A bankruptcy can deal an especially big blow to suppliers because they’re low in the pecking order. When the court assesses claims, secured creditors will get paid before vendors. “Their unsecured status pushes them down the line,” said Steven Ruggiero, head of research at financial firm R.W. Pressprich & Co.

Perhaps no company has fallen as far in the eyes of suppliers as Sears. The retailer was once the premier venue for many vendors: During its heyday in the mid-20th century, securing a spot in its catalog or department stores was seen as key to success.

But the chain’s sales have plunged in recent years, contributing to losses of more than $10 billion since 2012. Stores are more thinly stocked, and certain brands have disappeared from shelves. To stay afloat, the company has received more than $1 billion in support from its CEO and largest shareholder, Edward Lampert.

Sears shares have declined more than 25 percent in the past year, including a drop of as much as 4.6 percent on Friday.

Curbing Insurance

By 2014, insurance firms that helped protect suppliers were already scaling back their policies, according to people familiar with the situation. Wells Fargo & Co. is among the firms no longer providing Sears vendors with factoring — short-term financing that helps gives them a cushion.

Against that backdrop, some suppliers have put Sears on a tighter leash. They’re demanding payment terms as short as one week, people with knowledge of the matter said.

Still, the company is taking steps to return to profitability, including a plan to lower its debt burden and cut annual expenses by at least $1 billion. Chris Brathwaite, a spokesman for Hoffman Estates, Illinois-based Sears, said the retailer has “enjoyed longstanding, productive relationships with our tens of thousands of suppliers and vendors.”

Strained relations with vendors also can hurt companies trying to bounce back from a bankruptcy, said Christa Hart, a retail and consumer consultant at FTI Consulting Inc.

Supplier networks aren’t easily rebuilt and are “the lifeblood of the company and its future.” Empty shelves mean fewer sales, turning an attempt to revive a bankrupt company into a liquidation.

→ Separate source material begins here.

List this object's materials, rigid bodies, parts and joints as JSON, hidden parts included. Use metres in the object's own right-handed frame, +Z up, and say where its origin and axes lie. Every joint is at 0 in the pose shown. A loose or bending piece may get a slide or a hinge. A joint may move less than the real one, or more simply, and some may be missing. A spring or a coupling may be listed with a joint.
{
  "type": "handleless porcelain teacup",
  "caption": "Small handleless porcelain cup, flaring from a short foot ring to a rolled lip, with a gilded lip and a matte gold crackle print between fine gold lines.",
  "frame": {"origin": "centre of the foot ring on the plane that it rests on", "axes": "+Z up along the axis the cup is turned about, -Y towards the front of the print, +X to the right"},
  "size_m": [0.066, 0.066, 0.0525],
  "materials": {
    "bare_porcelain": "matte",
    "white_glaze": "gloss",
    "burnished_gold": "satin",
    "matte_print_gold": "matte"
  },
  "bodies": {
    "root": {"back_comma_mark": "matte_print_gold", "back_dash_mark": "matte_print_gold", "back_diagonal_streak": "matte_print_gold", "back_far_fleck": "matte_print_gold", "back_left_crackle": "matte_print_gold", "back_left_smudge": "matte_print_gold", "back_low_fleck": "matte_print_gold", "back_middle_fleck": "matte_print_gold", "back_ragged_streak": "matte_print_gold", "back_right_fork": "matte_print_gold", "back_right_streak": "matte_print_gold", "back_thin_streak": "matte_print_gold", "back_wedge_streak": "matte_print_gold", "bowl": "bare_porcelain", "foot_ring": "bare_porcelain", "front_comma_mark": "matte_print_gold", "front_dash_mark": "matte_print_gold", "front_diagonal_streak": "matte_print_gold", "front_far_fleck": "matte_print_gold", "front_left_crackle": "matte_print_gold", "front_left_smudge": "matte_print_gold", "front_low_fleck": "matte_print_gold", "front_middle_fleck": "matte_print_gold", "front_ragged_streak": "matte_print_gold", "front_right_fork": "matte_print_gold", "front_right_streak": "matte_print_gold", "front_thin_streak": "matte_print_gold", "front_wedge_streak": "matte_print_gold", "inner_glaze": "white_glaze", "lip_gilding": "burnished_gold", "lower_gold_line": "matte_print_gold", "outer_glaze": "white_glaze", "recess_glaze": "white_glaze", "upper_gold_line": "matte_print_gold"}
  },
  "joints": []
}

Michael Stanley, managing director at financing company Rosenthal & Rosenthal, said he’s seeing higher demand for various services, including credit insurance and factoring, that protect vendors. He’s also hearing from suppliers in new categories, such as beauty.

In the case of Payless, Los Angeles-based Inter-Pacific Trading Corp. and dozens of Chinese factories were seeking payments for products shipped as far back as August, according to people with knowledge of the matter.

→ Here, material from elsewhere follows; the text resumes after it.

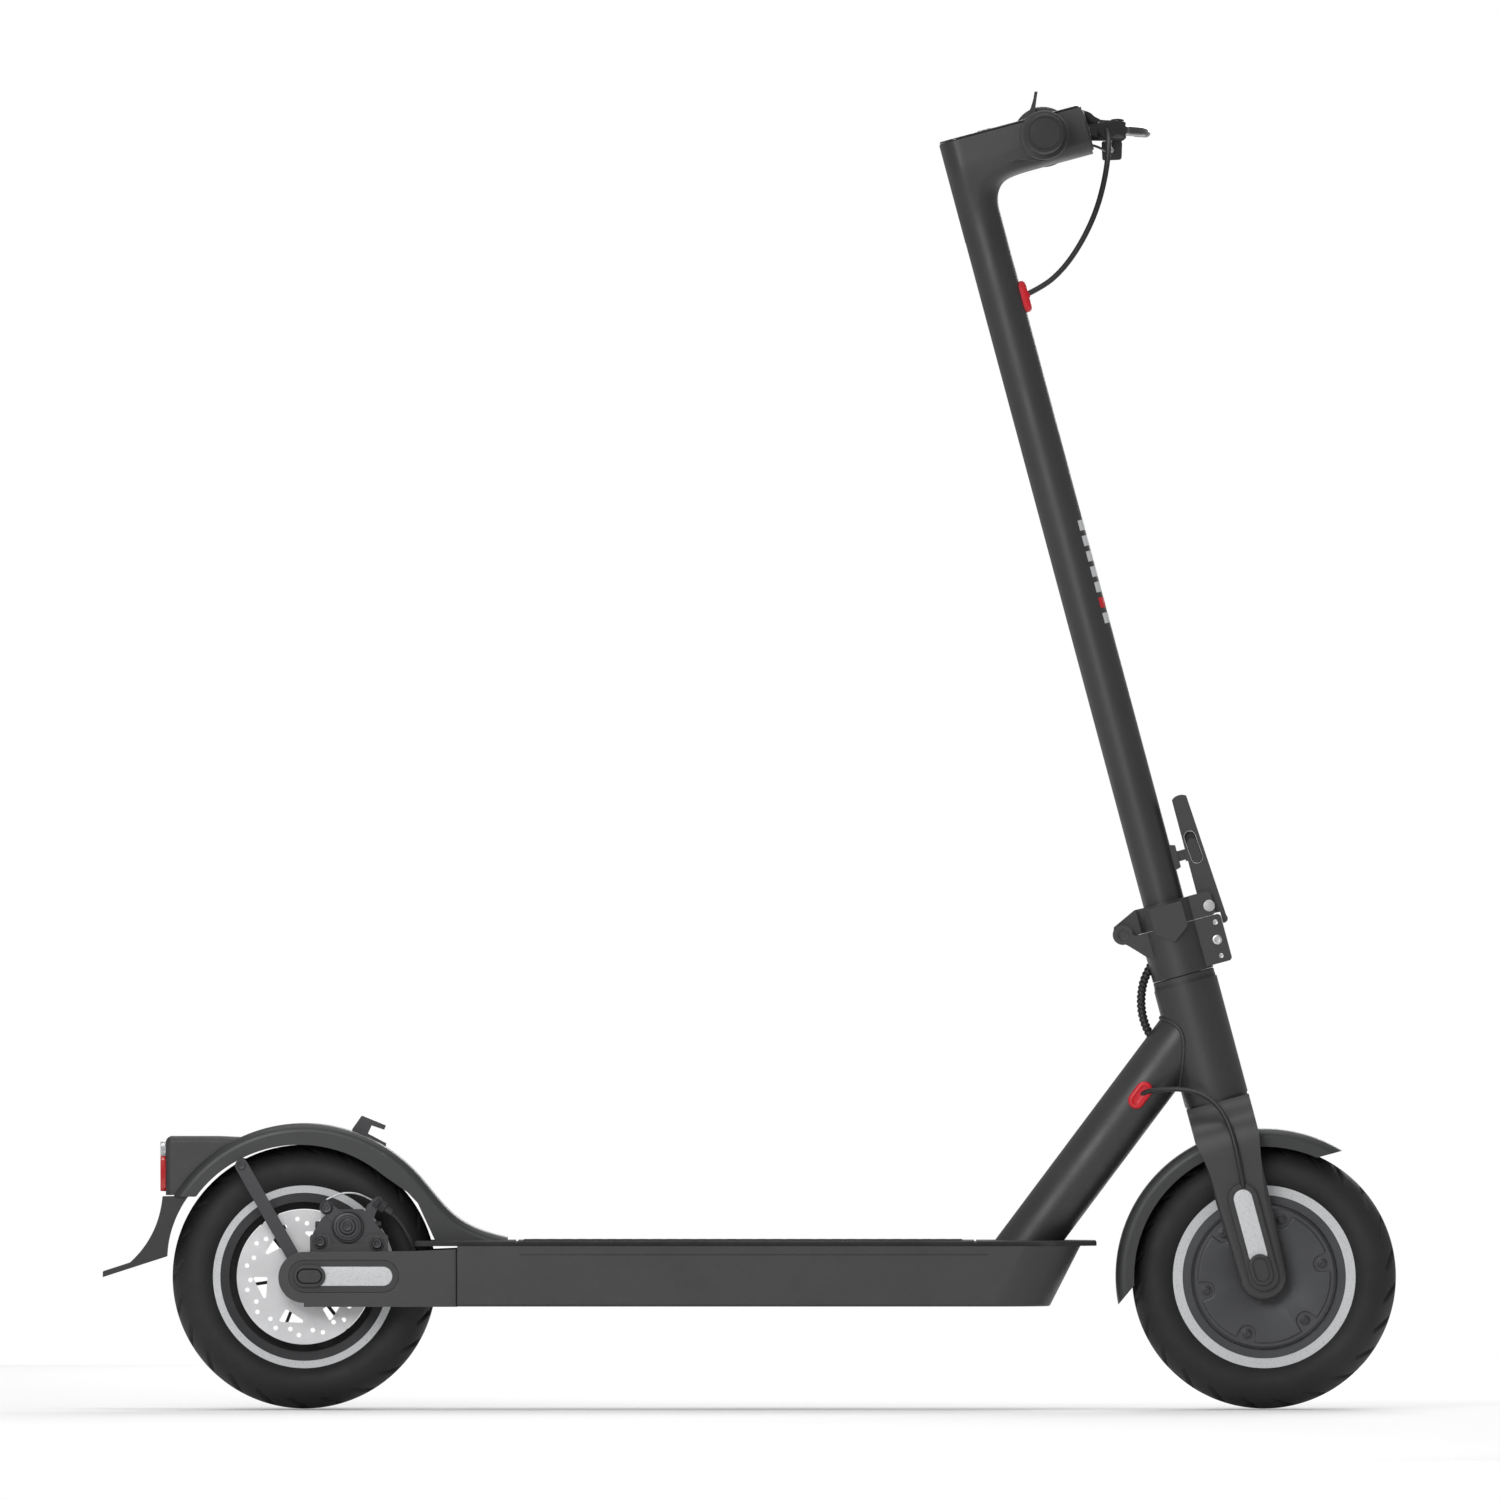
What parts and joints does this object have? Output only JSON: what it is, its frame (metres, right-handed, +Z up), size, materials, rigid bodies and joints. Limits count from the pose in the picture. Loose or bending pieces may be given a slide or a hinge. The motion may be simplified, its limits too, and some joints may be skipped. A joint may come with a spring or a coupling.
{
  "type": "electric kick scooter",
  "caption": "Folding electric kick scooter with a hub motor in the front wheel, a rear disc brake, a long deck, a raked stem and hand controls.",
  "frame": {"origin": "on the ground under the middle of the overall box, in the scooter's centre plane", "axes": "+X forward, +Y to the rider's left, +Z up"},
  "size_m": [1.0773, 0.43, 1.0982],
  "materials": {
    "frame_black": "satin",
    "deck_rubber": "ribbed matte",
    "deck_paint": "fine matte",
    "plastic_black": "fine moulded grain",
    "gloss_black": "gloss",
    "tyre_black": "matte",
    "pale_ring": "retroreflective",
    "motor_grey": "dark anodised",
    "rim_black": "black anodised",
    "steel": "brushed",
    "dark_steel": "black oxide",
    "bearing_steel": "ground",
    "red_rubber": "satin",
    "grip_rubber": "patterned",
    "cable_black": "satin",
    "lens_red": "clear",
    "lens_clear": "clear",
    "battery_blue": "shrink wrap"
  },
  "bodies": {
    "frame": {"frame_tubes": "frame_black", "headset_bearings": "bearing_steel", "deck_shell": "deck_paint", "deck_bottom": "deck_paint", "battery_pack": "battery_blue", "controller": "dark_steel", "deck_mat": "deck_rubber", "rear_arms": "frame_black", "rear_axle": "steel", "arm_covers": "plastic_black", "rear_fender": "plastic_black", "fender_brackets": "dark_steel", "tail_lamp_housing": "plastic_black", "tail_lens": "lens_red", "splash_flap": "cable_black", "caliper_body": "dark_steel", "caliper_hardware": "steel", "rear_brake_cable": "cable_black", "head_cables": "cable_black", "cable_grommet": "red_rubber", "charge_port": "plastic_black", "kickstand_bracket": "frame_black"},
    "fork": {"fork": "frame_black", "front_axle": "steel", "fork_covers": "plastic_black", "front_fender": "plastic_black", "fold_block": "frame_black", "fold_hardware": "steel"},
    "front_wheel": {"front_tyre": "tyre_black", "front_tyre_rings": "pale_ring", "hub_motor": "motor_grey", "hub_covers": "motor_grey", "front_bearings": "bearing_steel"},
    "rear_wheel": {"rear_tyre": "tyre_black", "rear_tyre_rings": "pale_ring", "rear_rim": "rim_black", "brake_rotor": "steel", "rear_bearings": "bearing_steel"},
    "stem": {"stem_tube": "frame_black", "fold_collar": "frame_black", "stem_head": "frame_black", "display_cover": "gloss_black", "headlight_lens": "lens_clear", "stem_grommet": "red_rubber", "handlebar": "frame_black", "grips": "grip_rubber", "throttle_housing": "plastic_black", "brake_perch": "gloss_black", "bell_body": "plastic_black", "upper_brake_cable": "cable_black"},
    "fold_lever": {"fold_lever": "frame_black"},
    "lock_slider": {"lock_slider": "plastic_black"},
    "throttle_paddle": {"throttle_paddle": "plastic_black"},
    "brake_lever": {"brake_lever": "frame_black"},
    "bell_lever": {"bell_lever": "plastic_black"},
    "mode_button": {"mode_button": "plastic_black"},
    "caliper_arm": {"caliper_arm": "dark_steel"},
    "moving_pad": {"moving_pad": "dark_steel"},
    "kickstand": {"kickstand": "frame_black"},
    "charge_cap": {"charge_cap": "cable_black"}
  },
  "joints": [
    {"name": "steering", "type": "hinge", "parent": "frame", "child": "fork", "pos_m": [0.4285, 0, 0.11], "axis": [-0.2588, 0, 0.9659], "range_deg": [-45, 45], "deforming": ["head_cables"]},
    {"name": "stem_fold", "type": "hinge", "parent": "fork", "child": "stem", "pos_m": [0.31082, 0, 0.39464], "axis": [0, -1, 0], "range_deg": [0, 88]},
    {"name": "fold_lever_swing", "type": "hinge", "parent": "stem", "child": "fold_lever", "pos_m": [0.38252, 0, 0.41913], "axis": [0, 1, 0], "range_deg": [0, 75]},
    {"name": "lock_slide", "type": "slide", "parent": "fold_lever", "child": "lock_slider", "axis": [-0.3256, 0, 0.9455], "range_m": [0, 0.006], "stiffness_N_per_m": 400, "springref_m": -0.003},
    {"name": "front_wheel_spin", "type": "hinge", "parent": "fork", "child": "front_wheel", "pos_m": [0.4285, 0, 0.11], "axis": [0, 1, 0], "continuous": true},
    {"name": "rear_wheel_spin", "type": "hinge", "parent": "frame", "child": "rear_wheel", "pos_m": [-0.371, 0, 0.11], "axis": [0, 1, 0], "continuous": true},
    {"name": "throttle_push", "type": "hinge", "parent": "stem", "child": "throttle_paddle", "pos_m": [0.24471, -0.0541, 1.06021], "axis": [0, -1, 0], "range_deg": [0, 32], "stiffness_Nm_per_rad": 0.15, "springref_deg": -20.05},
    {"name": "brake_pull", "type": "hinge", "parent": "stem", "child": "brake_lever", "pos_m": [0.3068, 0.074, 1.0665], "axis": [0.0523, 0, 0.9986], "range_deg": [0, 20], "stiffness_Nm_per_rad": 0.8, "springref_deg": -20.05},
    {"name": "caliper_arm_turn", "type": "hinge", "parent": "frame", "child": "caliper_arm", "pos_m": [-0.3348, -0.053, 0.1522], "axis": [0, 1, 0], "range_deg": [0, 20], "deforming": ["rear_brake_cable"]},
    {"name": "pad_press", "type": "slide", "parent": "frame", "child": "moving_pad", "axis": [0, 1, 0], "range_m": [0, 0.00055]},
    {"name": "bell_flick", "type": "hinge", "parent": "stem", "child": "bell_lever", "pos_m": [0.24471, 0.046, 1.06021], "axis": [0, 1, 0], "range_deg": [0, 25], "stiffness_Nm_per_rad": 0.08, "springref_deg": -17.19},
    {"name": "mode_press", "type": "slide", "parent": "stem", "child": "mode_button", "axis": [0.2588, 0, -0.9659], "range_m": [0, 0.0012], "stiffness_N_per_m": 900, "springref_m": -0.0006},
    {"name": "kickstand_swing", "type": "hinge", "parent": "frame", "child": "kickstand", "pos_m": [0.062, 0.078, 0.0975], "axis": [0.2425, -0.9701, 0], "range_deg": [0, 100]},
    {"name": "charge_cap_swing", "type": "hinge", "parent": "frame", "child": "charge_cap", "pos_m": [0.165, 0.0772, 0.1265], "axis": [1, 0, 0], "range_deg": [0, 120]}
  ],
  "couplings": [
    {"joint": "caliper_arm_turn", "follows": "brake_pull", "ratio": 1},
    {"joint": "pad_press", "follows": "brake_pull", "m_per_rad": 0.001576}
  ]
}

When Payless filed for Chapter 11 this month, it owed lenders about $838 million and an additional $240 million to so-called trade creditors, which are typically suppliers, according to court records.

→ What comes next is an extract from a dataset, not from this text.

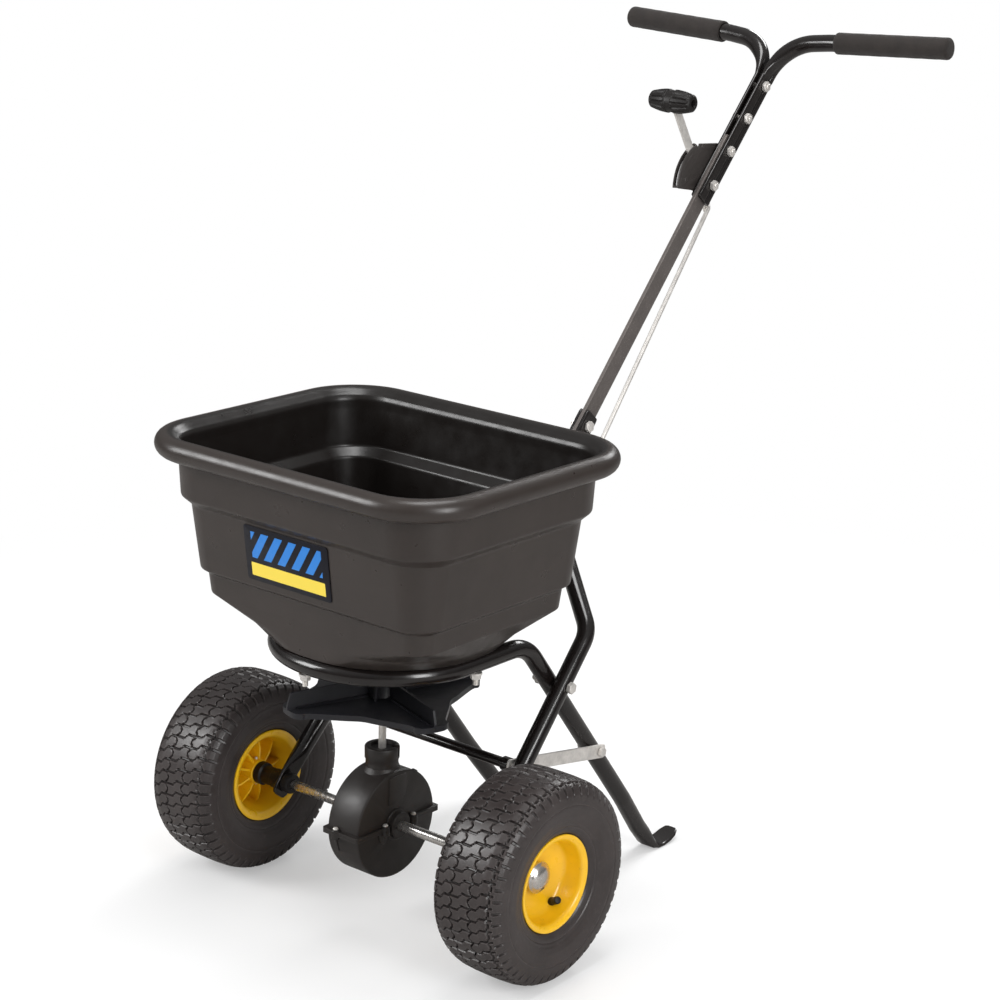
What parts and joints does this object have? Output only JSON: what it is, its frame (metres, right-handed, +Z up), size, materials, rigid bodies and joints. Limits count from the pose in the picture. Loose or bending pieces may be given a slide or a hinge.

Representatives for Inter-Pacific and Payless didn’t respond to requests for comment.

A battle between Sports Authority Inc. and about 160 of its consignment vendors contributed to that retailer’s failure to survive bankruptcy. When it filed for Chapter 11, it sued the suppliers to prevent them from interfering with its plans to liquidate merchandise.

Staying Stocked

The rift made it difficult for Sports Authority to keep enough items in stock to attract customers, and the business ultimately was forced to shut down. A supplier to bankrupt HHGregg Inc., Electrolux Home Products Inc., also voiced complaints about appliances it had supplied to the Indianapolis-based retailer under a consignment deal.

Struggling companies often suspend or delay payments to their vendors as a quick way to conserve cash. But vendors’ wariness creates a painful cycle, and may continue to push retailers into Chapter 11, Hart said.

“Lack of faith — and cancelled shipments — from vendors and factors has precipitated numerous retail bankruptcies,” she said.